Пытаясь облечь смутные ощущения в слова, я наталкиваюсь на определенную трудность: как будто туманные образы растворяются прежде, чем я могу различить их тени. «Мертвые души» - поэма, как назвал ее сам Гоголь. Но что это за поэма? Если следовать восхищенным отзывам Аксакова, то автору удалось реанимировать эпос, возродить его в новой ипостаси, применительно к русской жизни и русской же самобытности, ответить на некий исчерпывающий вопрос о русской аутентичности. Белинский же, напротив, встал по другую сторону баррикад, изобличая Гоголя в его неумелых попытках из художника вырасти до прорицателя и глашатая универсальных истин, подозревая в этом потерю художественного таланта и чутья…
Но ближе всех мне показалась статья Анненского, не только своей особой, бережной и облачно-воздушной манерой, каким-то особым поэтическим упоением наследием Гоголя, но и особой близостью, сходностью мыслей.

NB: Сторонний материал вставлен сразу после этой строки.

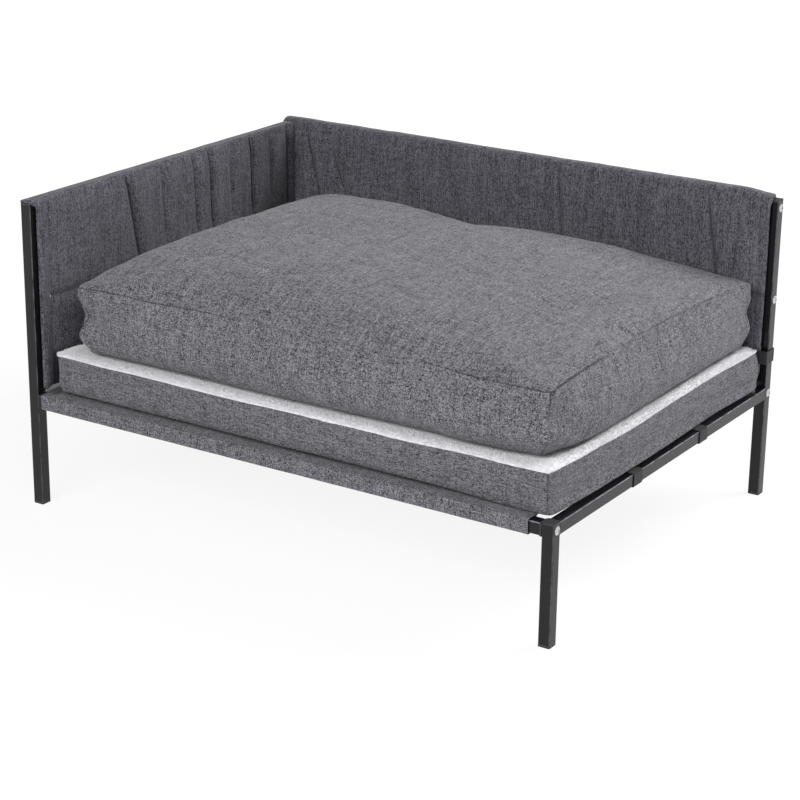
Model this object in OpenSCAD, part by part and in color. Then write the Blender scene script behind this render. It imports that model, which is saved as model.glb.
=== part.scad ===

Ошеломляющая телесность, о которой говорит Анненский, выступившая на передний план у Гоголя, вытеснила всякую индивидуальность и божественность человеческого. Она сдавила мир до Собакевичей, Коробочек, Маниловых, не только сдавила, но и фантастическим образом сделалась эпицентром, в котором каждая вещь оказалась вовлеченной в круговорот ярко-типической сущности ее обладателя: быт, нравы обитателей, сама природа претерпевала метаморфозы, и сам герой, в конечном счете, по словам Анненского: «фатально нисходил на ранг вещи, самую типичность свою являя в последнем выводе лишь кошмарной карикатурой».
Я позволю себе не согласиться с Аксаковым о постановке таинственного вопроса, на который поэма была призвана к ответу, но соглашусь с эпическим ее содержанием, выразившимся не во внешнем размахе (в сущности все уместилось в губернском городе, да окрестных деревнях, здесь нет большой дороги и дальнего путешествия, лишь уезд в даль, как провозвестие, нет и причастности к великому, как таковому, все миниатюрно), но есть что-то самобытное, глубоко причастное каждому, некоторая черта, возведенная Гоголем до целого типа так, что каждый в глубине своей может отыскать Плюшкина. Есть даже что-то надчеловеческое в перспективе поэмы: город – это сам по себе самостоятельный организм, с появлением Чичикова, ассимилирующий его, а потом отвергающий с нелепым выражением в лицах – все подчиняется единому плану, так что любая индивидуальность растворяется в этом общем, и становится скорее проформой, плоскостью, служащей средством различения жителя одного от другого. Гоголь так близко присматривается к героям, что единственная черта их, или особенность вытесняет всякое другое содержание души, обезличивает и подчиняет саму личность этому свойству.
Но это не простая генерализация, а почти фантастическое разрастание, чрезмерность, доходящая до карикатуры такой, где становится возможен Гоголь - автор смеющийся, но это не смех над, а скорее с, глубинно-сопереживающий, но не кошмарный, как пишет Анненский. Есть что-то в гоголевской иронии сентиментальное.
Я не разделяю критику Белинского, увидевшего в поэме отблески общенародного зеркала, пророческие наброски, эпатаж или предвестие. Обращение здесь к гоголевскому читателю скорее настороженное, временами охранительное от будущих нападок. Слишком живые, слишком выстраданные образы предстают перед глазами и даже Чичиков – «не красавец, но и не дурной наружности, ни слишком толст, ни слишком тонок; нельзя сказать, чтобы стар, однако ж и не так, чтобы слишком молод», наконец, выкристаллизовывается, наполняется чрезмерно-человечным в своей последней дороге, где ему, увы, не суждено будет найти своего пристанища.
По праву поэма эта должна быть прочитана каждым, и в каждом она вызовет отклик: от радужно-восторженного, до враждебно-неприятельского, но вряд ли оставит кого-то равнодушным. И уже это одно отводит ей бессмертное место в истории русской литературы.